Work instructions - Restate, exactly and only, the lines from the first through the line containing "Sheen_Roughness=0.5)".

Dataset content -
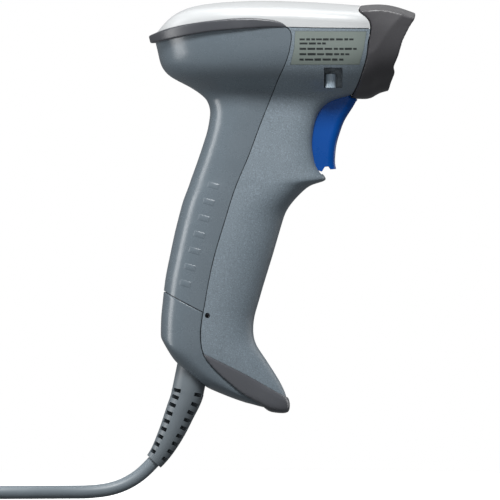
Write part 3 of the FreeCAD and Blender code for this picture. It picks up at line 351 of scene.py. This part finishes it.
def woven(name, colour):
    """Hook-and-loop strap: a plain weave under a felted pile."""
    s = Shader(name)
    thread = 0.55 * MM
    threads = s.maths("MULTIPLY", s.waves(thread, "X", 0.6), s.waves(thread, "Y", 0.6))
    fuzz = s.noise(0.3 * MM, detail=4)
    lit = s.maths("MULTIPLY", threads, fuzz)
    tone = s.colours(lit, (0.05, shade(colour, 0.5)), (0.5, shade(colour, 1.8)))
    s.bump((threads, 0.12 * MM), (fuzz, 0.08 * MM))
    return s.set(Base_Color=tone, Roughness=s.fit(fuzz, 0.3, 0.7, 0.75, 0.95), Sheen_Weight=0.4,
                 Sheen_Roughness=0.5)


GREY = (0.150, 0.186, 0.215)
# One finish for each of the record's slots, and a few more for pieces that differ from their slot.
FINISHES = {
    "housing_grey": moulded("housing_grey_finish", GREY, 0.45, spread=0.03, speck=0.34, depth=0.055 * MM),
    "housing_gloss": moulded("housing_gloss_finish", shade(GREY, 0.72), 0.26, spread=0.02, speck=0.12,
                             grain=0.6 * MM, depth=0.008 * MM, wave=0.015 * MM),
    "cover_white": moulded("cover_white_finish", (0.45, 0.463, 0.468), 0.34, spread=0.02, grain=0.6 * MM,
                           depth=0.01 * MM),
    "bezel_charcoal": moulded("bezel_charcoal_finish", (0.050, 0.049, 0.053), 0.40, spread=0.08, speck=0.06),
    "bumper_black": moulded("bumper_black_finish", (0.050, 0.053, 0.060), 0.33, spread=0.08, grain=0.35 * MM),
    # A lighter copy of the bumper rubber for the toe: painted light, for toe faces that tilt up towards the
    # key lamp.
    "toe_rubber": moulded("toe_painted_light_finish", (0.082, 0.086, 0.096), 0.30, spread=0.06, grain=0.35 * MM),
    "trigger_blue": moulded("trigger_blue_finish", (0.0, 0.056, 0.27), 0.28, spread=0.05, depth=0.006 * MM,
                            Specular_IOR_Level=0.25),
    "label_face": moulded("label_face_finish", (0.165, 0.195, 0.180), 0.36, spread=0.03, grain=0.3 * MM),
    "label_ink": moulded("label_ink_finish", (0.020, 0.024, 0.024), 0.40, spread=0.15, grain=0.3 * MM),
    "window_glass": clear("window_glass_finish", (0.42, 0.07, 0.09), 0.02, 1.5),
    "gasket_foam": moulded("gasket_foam_finish", (0.012, 0.012, 0.012), 0.9, grain=0.3 * MM, depth=0.12 * MM),
    "indicator_clear": clear("indicator_clear_finish", (0.80, 0.88, 0.85), 0.28, 1.46),
    "steel": metal("steel_finish", (0.58, 0.58, 0.60), 0.30, (1, 6, 1)),
    "spring_steel": metal("spring_steel_finish", (0.62, 0.62, 0.64), 0.2, (1, 1, 6)),
    "frame_black": moulded("frame_black_finish", (0.012, 0.012, 0.014), 0.5, spread=0.1),
    "board_green": board("board_green_finish"),
    "chip_black": moulded("chip_black_finish", (0.014, 0.014, 0.016), 0.55, spread=0.1, speck=0.1),
    "connector_white": moulded("connector_white_finish", (0.66, 0.63, 0.54), 0.45),
    "switch_black": moulded("switch_black_finish", (0.015, 0.015, 0.018), 0.5),
    "plunger_red": moulded("plunger_red_finish", (0.30, 0.012, 0.012), 0.35),
    "casting_grey": metal("casting_grey_finish", (0.30, 0.30, 0.32), 0.5),
    "lens_glass": clear("lens_glass_finish", (0.72, 0.78, 0.95), 0.0, 1.6),
    "led_white": moulded("led_white_finish", (0.80, 0.76, 0.45), 0.2, Coat_Weight=0.6),
    "flex_amber": moulded("flex_amber_finish", (0.36, 0.13, 0.02), 0.28),
    "contact_gold": metal("contact_gold_finish", (0.78, 0.55, 0.20), 0.22, (6, 1, 1)),
    "plug_clear": clear("plug_clear_finish", (0.80, 0.83, 0.84), 0.12, 1.45),
    "cable_grey": moulded("cable_grey_finish", (0.150, 0.180, 0.202), 0.42, spread=0.04, grain=0.7 * MM),
    # The housing's grey made much lighter for the lanyard post: a painted highlight on the lit post.
    "post_grey": moulded("post_painted_highlight_finish", shade(GREY, 2.4), 0.3, spread=0.03),
    "relief_grey": moulded("relief_grey_finish", (0.112, 0.133, 0.148), 0.45, spread=0.04, grain=0.6 * MM),
    "tie_black": woven("tie_black_finish", (0.022, 0.022, 0.025)),
    "wire_red": moulded("wire_red_finish", (0.28, 0.02, 0.015), 0.4),
    "tongue_white": moulded("tongue_white_finish", (0.74, 0.74, 0.72), 0.4),
}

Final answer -
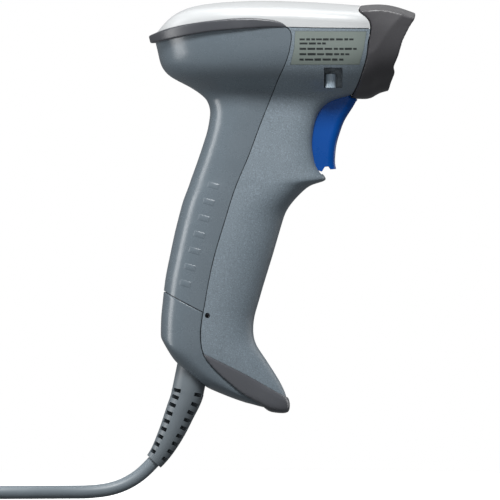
Write part 3 of the FreeCAD and Blender code for this picture. It picks up at line 351 of scene.py. This part finishes it.
def woven(name, colour):
    """Hook-and-loop strap: a plain weave under a felted pile."""
    s = Shader(name)
    thread = 0.55 * MM
    threads = s.maths("MULTIPLY", s.waves(thread, "X", 0.6), s.waves(thread, "Y", 0.6))
    fuzz = s.noise(0.3 * MM, detail=4)
    lit = s.maths("MULTIPLY", threads, fuzz)
    tone = s.colours(lit, (0.05, shade(colour, 0.5)), (0.5, shade(colour, 1.8)))
    s.bump((threads, 0.12 * MM), (fuzz, 0.08 * MM))
    return s.set(Base_Color=tone, Roughness=s.fit(fuzz, 0.3, 0.7, 0.75, 0.95), Sheen_Weight=0.4,
                 Sheen_Roughness=0.5)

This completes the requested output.